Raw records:
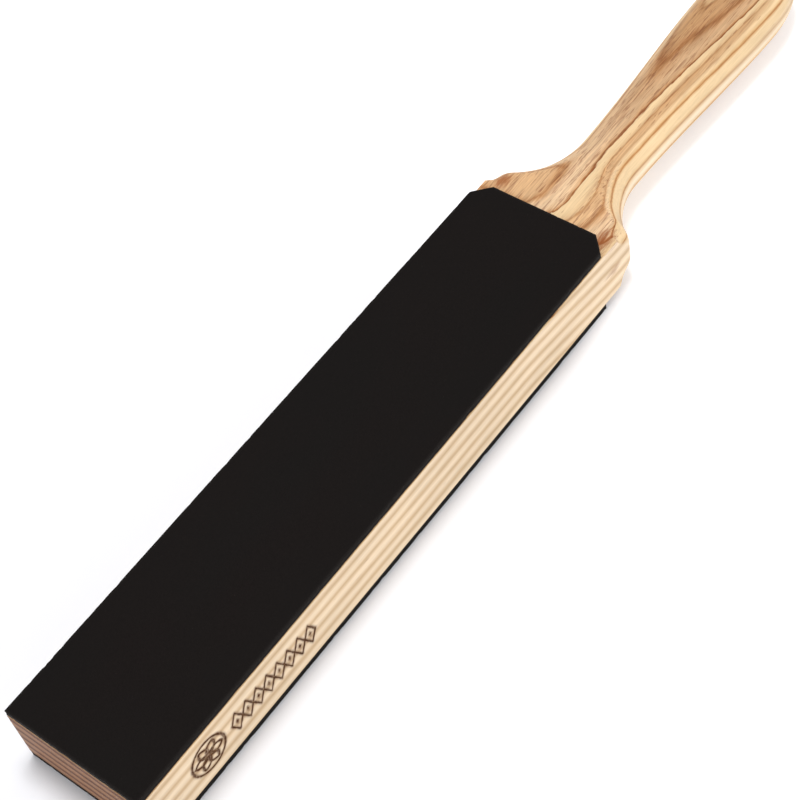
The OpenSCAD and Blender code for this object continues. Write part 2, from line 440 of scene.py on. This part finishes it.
paddle = {
    "Length": paddleHigh.x - paddleLow.x,
    "Block width": paddleHigh.y - paddleLow.y,
    "Board thickness": paddleHigh.z - paddleLow.z,
    "Middle height": (paddleHigh.z + paddleLow.z) / 2,
    "Toe": toe,
    "Block length": 230 * mm,
    "Neck width": 22 * mm,
    "Swell width": 29 * mm,
    "Handle thickness": 21.4 * mm,
    "Handle start": 222 * mm,
    "Handle shift": 0.8 * mm,
    "Butt length": 27 * mm,
    "Nose length": 17 * mm,
    "Shoulder radius": 3 * mm,
    "Throat radius": 31 * mm,
    "Grip radius": 10.5 * mm,
    "Eased radius": 0.4 * mm,
    "Run-in start": 225 * mm,
    "Run-in length": 19 * mm,
    "Hand finish": 0.22 * mm,
}

skin = {
    "cornerSteps": 10,
    "faceSteps": 12,
    "ornamentSteps": 60,
    "plainSteps": 6,
    "easeSteps": 5,
    "nearCorner": 0.03,      # share of a flat that its outermost points keep from the corner
    "firstRing": 1.0,        # mm from the toe, as are the next four
    "ornamentFrom": 15.0,
    "ornamentTo": 76.0,
    "blockTo": 222.0,
    "neckAt": 258.0,
    "ornamentCell": 0.35,    # mm between rings, as are the next four
    "toeCell": 5.0,
    "blockCell": 10.0,
    "shoulderCell": 0.8,
    "handleCell": 2.4,
    "tipSteps": 26,
}


def paddleStations():
    # distances from the toe in mm, close together where the section or the ornament needs it
    ease, swellAt = paddle["Eased radius"] / mm, (paddle["Length"] - paddle["Butt length"]) / mm
    length, butt = paddle["Length"] / mm, paddle["Butt length"] / mm
    quarter = math.pi / 2
    toeEdge = [ease * (1 - math.cos(quarter * i / skin["easeSteps"])) for i in range(skin["easeSteps"] + 1)]
    spans = [(skin["firstRing"], skin["ornamentFrom"], skin["toeCell"]),
             (skin["ornamentFrom"], skin["ornamentTo"], skin["ornamentCell"]),
             (skin["ornamentTo"], skin["blockTo"], skin["blockCell"]),
             (skin["blockTo"], skin["neckAt"], skin["shoulderCell"]),
             (skin["neckAt"], swellAt, skin["handleCell"])]
    middle = [a for start, end, cell in spans
              for a in np.linspace(start, end, round((end - start) / cell), endpoint=False)]
    tip = [swellAt + butt * math.sin(quarter * i / skin["tipSteps"]) for i in range(skin["tipSteps"])]
    return toeEdge + middle + tip + [length]


def sectionPoints():
    # (side, outward) for each point round the section, anticlockwise seen from the handle: side is the
    # share of the flat's half width and half height, outward the direction of the skin there
    corners = [(1, 1), (-1, 1), (-1, -1), (1, -1)]
    flatSteps = [skin["faceSteps"], skin["ornamentSteps"], skin["faceSteps"], skin["plainSteps"]]
    nearCorner = skin["nearCorner"]
    points = []
    for c, (sideY, sideZ) in enumerate(corners):
        for step in range(skin["cornerSteps"] + 1):
            turn = math.pi / 2 * (c + step / skin["cornerSteps"])
            points.append(((0, sideY, sideZ), (0, math.cos(turn), math.sin(turn))))
        nextY, nextZ = corners[(c + 1) % 4]
        outward = points[-1][1]
        for share in np.linspace(nearCorner, 1 - nearCorner, flatSteps[c]):
            points.append(((0, sideY + (nextY - sideY) * share, sideZ + (nextZ - sideZ) * share), outward))
    return points


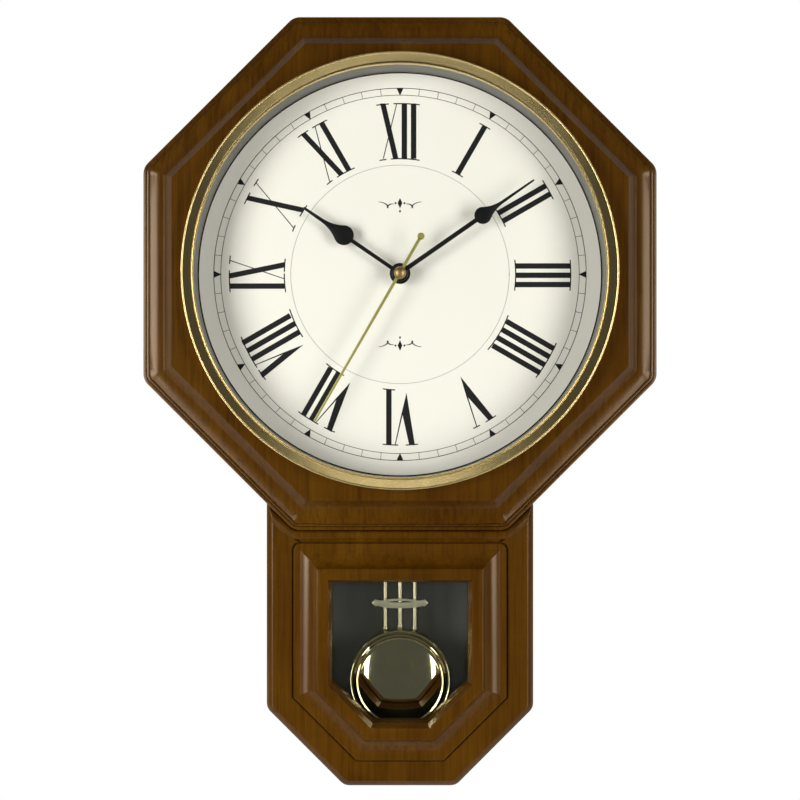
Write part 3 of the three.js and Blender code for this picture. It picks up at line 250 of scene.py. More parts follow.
def skin(loops, ring=False):
    """Quads between loops of equal length. The two ends are capped, or joined as a ring."""
    count = len(loops[0])
    levels = len(loops)
    verts = [p for loop in loops for p in loop]
    faces = []
    for level in range(levels if ring else levels - 1):
        low = level * count
        high = (level + 1) % levels * count
        for i in range(count):
            j = (i + 1) % count
            faces.append((low + i, low + j, high + j, high + i))
    if not ring:
        faces.append(tuple(reversed(range(count))))
        faces.append(tuple(range((levels - 1) * count, levels * count)))
    return verts, faces


def spun(profile, sides, point, ring=False):
    """A body turned about an axis; point gives a place from a profile point and a direction."""
    loops = []
    for radius, level in profile:
        turns = [2 * math.pi * k / sides for k in range(sides)]
        loops.append([point(radius, level, math.cos(turn), math.sin(turn)) for turn in turns])
    return skin(loops, ring)


def turned(profile, sides, x=0, y=0, ring=False):
    """A body whose axis stands out from the wall; profile is (radius, z) points."""
    return spun(profile, sides, lambda r, z, c, s: (x + r * c, y + r * s, z), ring)


def turned_upright(profile, sides, x, z):
    """A body with an upright axis; profile is (radius, y) points."""
    return spun(profile, sides, lambda r, y, c, s: (x + r * s, y, z + r * c))


def cleaned(mesh, weld, tidy):
    """Merges doubled points, tidies the faces and turns every face outwards."""
    bm = bmesh.new()
    bm.from_mesh(mesh)
    bmesh.ops.remove_doubles(bm, verts=bm.verts, dist=weld)
    tidy(bm)
    bmesh.ops.recalc_face_normals(bm, faces=bm.faces)
    bm.to_mesh(mesh)
    bm.free()


def drop_slivers(bm):
    bmesh.ops.dissolve_degenerate(bm, edges=bm.edges, dist=SAME_POINT)


def join_flats(bm):
    flat = math.radians(FLAT_WITHIN)
    bmesh.ops.dissolve_limit(bm, angle_limit=flat, verts=bm.verts, edges=bm.edges)


def added_object(name, data):
    obj = bpy.data.objects.new(name, data)
    SCENE.collection.objects.link(obj)
    return obj


def shaded(obj, sharp_degrees):
    obj.data.shade_smooth()
    obj.data.set_sharp_from_angle(angle=math.radians(sharp_degrees))


def place(obj, material, body, slot, *nodes):
    obj.data.materials.clear()
    obj.data.materials.append(material)
    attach(obj, body)
    if nodes:
        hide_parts(*nodes)
    return obj


def piece(name, shape, material, body, slot, *nodes, sharp=30, bevel=0):
    """One new object from (points, faces) in front-view millimetres."""
    verts, faces = shape
    mesh = bpy.data.meshes.new(name)
    mesh.from_pydata([STAND @ Vector(v) for v in verts], [], faces)
    cleaned(mesh, SAME_POINT, drop_slivers)
    obj = added_object(name, mesh)
    if bevel:
        bevelled(obj, bevel)
    shaded(obj, sharp)
    return place(obj, material, body, slot, *nodes)


def bevelled(obj, width):
    """Rounds the sharp edges of an object and keeps the result as its mesh."""
    modifier = obj.modifiers.new("edges", "BEVEL")
    modifier.width = width * MM
    modifier.segments = 2
    modifier.limit_method = "ANGLE"
    modifier.angle_limit = math.radians(BEVEL_FROM)
    bpy.context.view_layer.update()
    graph = bpy.context.evaluated_depsgraph_get()
    result = bpy.data.meshes.new_from_object(obj.evaluated_get(graph))
    obj.modifiers.clear()
    obj.data = result


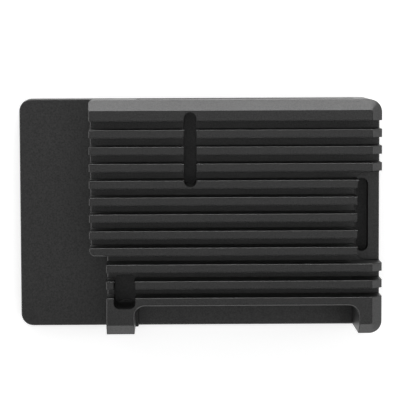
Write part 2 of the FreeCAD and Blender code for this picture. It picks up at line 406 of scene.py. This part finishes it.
@dataclass(frozen=True)
class FilledSilicone:
    """Soft silicone sheet, filled with ceramic powder and die-cut to size.

    The powder makes it matt and slightly mottled, and the cut skin has a faint tack.
    """

    name: str = "filled_silicone"
    base_hex: str = "#93a3b1"
    filler_hex: str = "#b9c3cb"
    roughness: float = 0.62
    roughness_spread: float = 0.08
    ior: float = 1.41
    subsurface: float = 0.06
    subsurface_mm: float = 1.0
    # The powder is about 0.03 mm; drawn at 0.15 mm so that it shows
    filler_mm: float = 0.15
    filler_detail: float = 2.0
    skin_mm: float = 1.6
    skin_detail: float = 3.0
    skin_depth_mm: float = 0.02
    skin_strength: float = 0.6

    def build(self) -> bpy.types.Material:
        """Make the material's nodes.

        Returns:
            The finished material.
        """
        material, tree = new_material(self.name)
        place = add_node(tree, "ShaderNodeTexCoord").outputs["Object"]
        filler = add_node(tree, "ShaderNodeTexNoise",
                          {"Scale": waves_per_metre(self.filler_mm), "Detail": self.filler_detail},
                          {"Vector": place}).outputs["Fac"]
        colour = add_node(tree, "ShaderNodeMix",
                          {"data_type": "RGBA", 6: linear(self.base_hex), 7: linear(self.filler_hex)},
                          {0: filler}).outputs[2]
        skin = add_node(tree, "ShaderNodeTexNoise",
                        {"Scale": waves_per_metre(self.skin_mm), "Detail": self.skin_detail},
                        {"Vector": place}).outputs["Fac"]
        relief = add_node(tree, "ShaderNodeBump",
                          {"Strength": self.skin_strength, "Distance": self.skin_depth_mm * MM},
                          {"Height": skin}).outputs["Normal"]
        gloss = add_node(tree, "ShaderNodeMapRange",
                         {"To Min": self.roughness - self.roughness_spread,
                          "To Max": self.roughness + self.roughness_spread},
                         {"Value": skin}).outputs["Result"]
        shader = add_node(tree, "ShaderNodeBsdfPrincipled",
                          {"IOR": self.ior, "Subsurface Weight": self.subsurface,
                           "Subsurface Scale": self.subsurface_mm * MM},
                          {"Base Color": colour, "Roughness": gloss, "Normal": relief})
        add_node(tree, "ShaderNodeOutputMaterial", links={"Surface": shader.outputs["BSDF"]})
        return material


@dataclass(frozen=True)
class StudioFloor:
    """White paper sweep that reads as plain white and keeps a faint shadow."""

    name: str = "white_paper"
    paper_hex: str = "#e8e8e8"
    glow: float = 0.48

    def build(self) -> bpy.types.Material:
        """Make the material's nodes.

        Returns:
            The finished material.
        """
        material, tree = new_material(self.name)
        paper = add_node(tree, "ShaderNodeBsdfDiffuse", {"Color": linear(self.paper_hex)})
        path = add_node(tree, "ShaderNodeLightPath").outputs
        seen = add_node(tree, "ShaderNodeMath", {"operation": "MAXIMUM"},
                        {0: path["Is Camera Ray"], 1: path["Is Glossy Ray"]}).outputs["Value"]
        strength = add_node(tree, "ShaderNodeMath", {"operation": "MULTIPLY", 1: self.glow},
                            {0: seen}).outputs["Value"]
        glow = add_node(tree, "ShaderNodeEmission", links={"Strength": strength})
        both = add_node(tree, "ShaderNodeAddShader",
                        links={0: paper.outputs["BSDF"], 1: glow.outputs["Emission"]})
        # Seen from below the paper vanishes, so that the case's underside shows
        below = add_node(tree, "ShaderNodeNewGeometry").outputs["Backfacing"]
        clear = add_node(tree, "ShaderNodeBsdfTransparent").outputs["BSDF"]
        sheet = add_node(tree, "ShaderNodeMixShader", links={0: below, 1: both.outputs["Shader"], 2: clear})
        add_node(tree, "ShaderNodeOutputMaterial", links={"Surface": sheet.outputs["Shader"]})
        return material


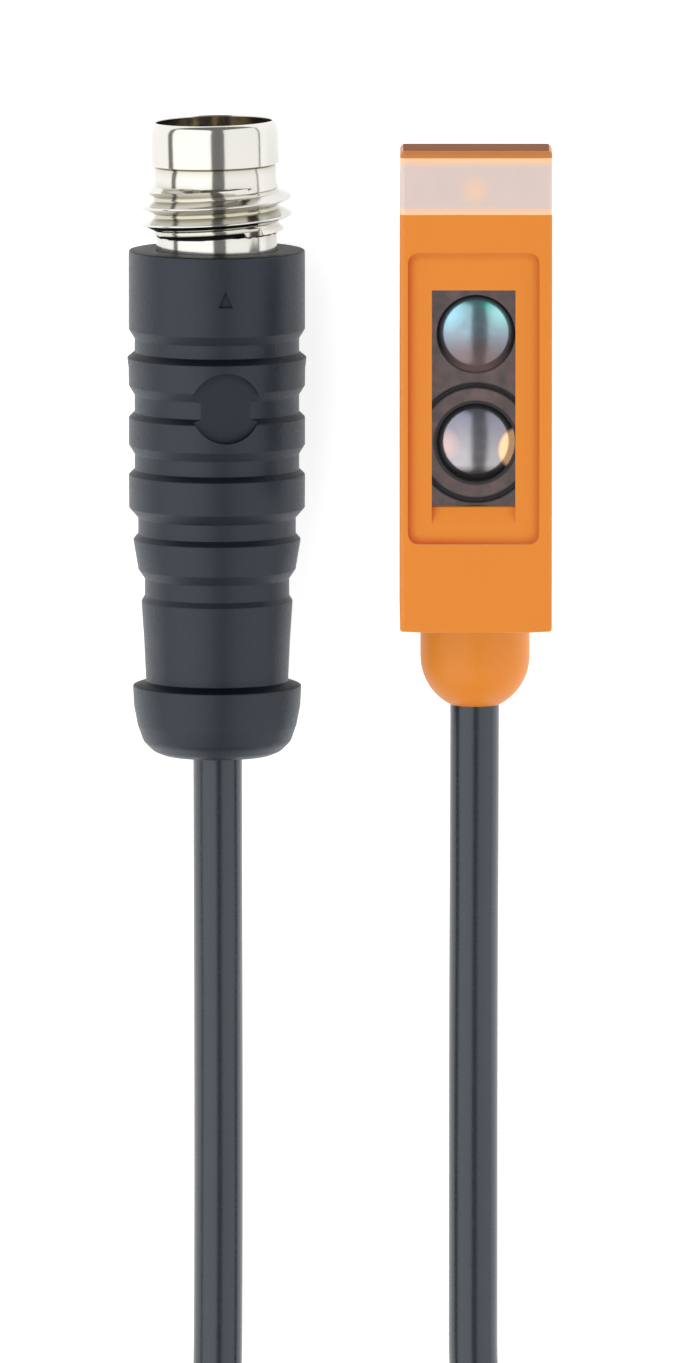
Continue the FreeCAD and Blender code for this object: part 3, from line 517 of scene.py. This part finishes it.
def add_piece(name, mesh, slot, node, finish=None):
    """Put a mesh in the scene as a detailed piece in place of one CAD node."""
    piece = bpy.data.objects.new(name, mesh)
    bpy.context.scene.collection.objects.link(piece)
    mesh.materials.append(surfaces[finish or slot])
    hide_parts(node)
    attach(piece, BODY)
    return piece


def settle(piece):
    """Apply the piece's modifiers to its mesh."""
    graph = bpy.context.evaluated_depsgraph_get()
    mesh = bpy.data.meshes.new_from_object(piece.evaluated_get(graph))
    piece.modifiers.clear()
    piece.data = mesh


def smooth_over(piece, angle):
    """Smooth shading with crisp edges above an angle, flat faces kept flat."""
    piece.data.shade_smooth()
    piece.data.set_sharp_from_angle(angle=math.radians(angle))
    weigh = piece.modifiers.new("weighted", "WEIGHTED_NORMAL")
    weigh.keep_sharp = True
    settle(piece)


def softened(node, name, slot, width, cuts=2):
    """A copy of a CAD node's mesh with clean faces and small rounded edges."""
    source = frame["nodes"][node]
    mesh = source.data.copy()
    mesh.transform(source.matrix_world)
    mesh.materials.clear()
    work = bmesh.new()
    work.from_mesh(mesh)
    bmesh.ops.remove_doubles(work, verts=work.verts, dist=MERGE)
    bmesh.ops.dissolve_limit(work, angle_limit=FLAT_ANGLE, verts=work.verts, edges=work.edges)
    work.to_mesh(mesh)
    work.free()
    piece = add_piece(name, mesh, slot, node)
    bevel = piece.modifiers.new("soft_edges", "BEVEL")
    bevel.width = width * MM
    bevel.segments = cuts
    bevel.limit_method = "ANGLE"
    bevel.angle_limit = BEVEL_ANGLE
    settle(piece)
    smooth_over(piece, 50)
    return piece


def shade_lid(piece):
    """Give the end face above the light window the copy of the orange that is fully darkened as painted
    shade and has no shine.
    """
    piece.data.materials.append(surfaces["orange_dull"])
    for face in piece.data.polygons:
        if face.normal.y > 0.9 and face.center.y > LID_FROM * MM:
            face.material_index = 1


def rounded(points, radius, cuts=3):
    """Replace the corners of an outline by small arcs; a corner may carry its own radius."""
    outline = []
    count = len(points)
    for index, point in enumerate(points):
        here = Vector(point[:2])
        before = Vector(points[index - 1][:2]) - here
        after = Vector(points[(index + 1) % count][:2]) - here
        own = point[2] if len(point) > 2 else radius
        turn = math.pi - before.angle(after)
        if turn < math.radians(8) or own == 0:
            outline.append(here)
            continue
        reach = min(own * math.tan(turn / 2), 0.45 * before.length, 0.45 * after.length)
        start, end = here + before.normalized() * reach, here + after.normalized() * reach
        for cut in range(cuts + 1):
            share = cut / cuts
            outline.append((1 - share) ** 2 * start + 2 * share * (1 - share) * here + share ** 2 * end)
    return outline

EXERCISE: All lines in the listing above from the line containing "hide_parts(*nodes)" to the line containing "return place(obj, material, body, slot, *nodes)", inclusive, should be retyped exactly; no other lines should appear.

SOLVED PROBLEM:
        hide_parts(*nodes)
    return obj


def piece(name, shape, material, body, slot, *nodes, sharp=30, bevel=0):
    """One new object from (points, faces) in front-view millimetres."""
    verts, faces = shape
    mesh = bpy.data.meshes.new(name)
    mesh.from_pydata([STAND @ Vector(v) for v in verts], [], faces)
    cleaned(mesh, SAME_POINT, drop_slivers)
    obj = added_object(name, mesh)
    if bevel:
        bevelled(obj, bevel)
    shaded(obj, sharp)
    return place(obj, material, body, slot, *nodes)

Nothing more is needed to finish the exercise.